The lack of Countrywide endorsements also corroborates DeMartini, who said that in her 10 years at Countrywide she had never seen a note with an endorsement, and that as foreclosures had been increasingly litigated, she had been handling the original notes, not just the copies scanned into the bank's database.
Bank of New York maintains that it had the right to foreclose on the notes. "The assignment language included in the pooling and servicing agreements that govern the trusts, along with the actual transfer of the mortgage note to the trustee and/or custodian, provide the trustee with the proper legal standing," Bank of New York spokesman Kevin Heine said in a statement. But even if true, the right to foreclose must be demonstrated in every case, and it doesn't seem to have been in any of these cases from New York.

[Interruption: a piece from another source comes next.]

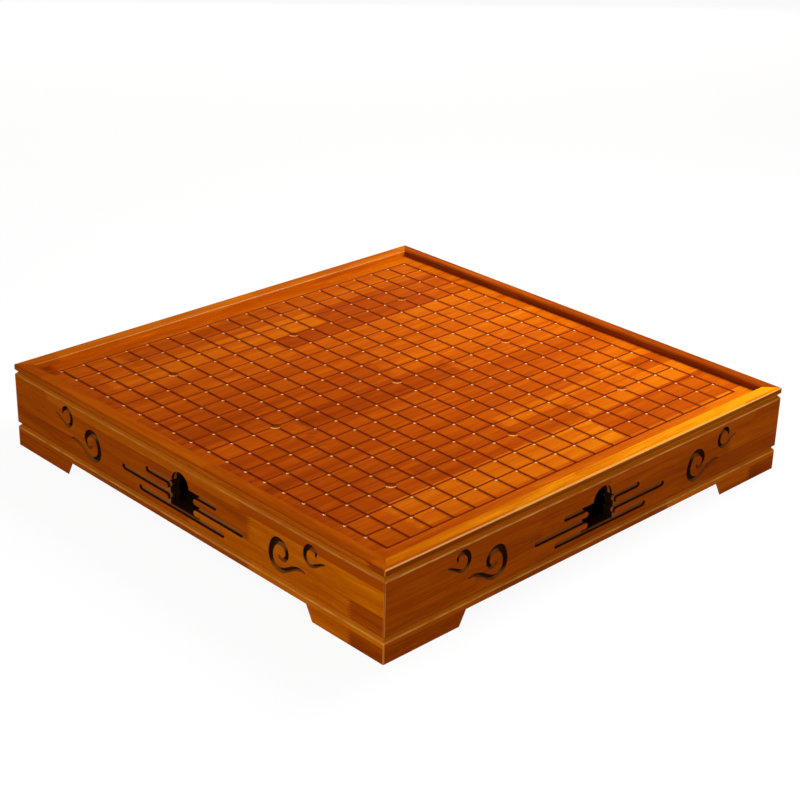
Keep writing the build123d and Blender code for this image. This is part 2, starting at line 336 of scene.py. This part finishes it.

As for the endorsements, foreclosure defense attorneys say a troubling phenomenon has been happening: "magically" appearing endorsements. That is, the note originally given the court has no endorsement, but after the defense points out the problem, an endorsed note is submitted. Here are several examples from Florida cases, all involving loans serviced by Countrywide, half of which were also made by Countrywide. Here is an example from a California bankruptcy case.
Todd Allen, the Florida attorney who shared the Florida examples, says the problem occurred with all the banks, not just Countrywide: "Magically appearing endorsements happen so often in Florida that I expect the banks' explanation to begin with: 'Once upon a time, in a land far, far away.' Unfortunately, the courts often turn a blind eye to the banks' shell game and homeowners are left with the empty shell."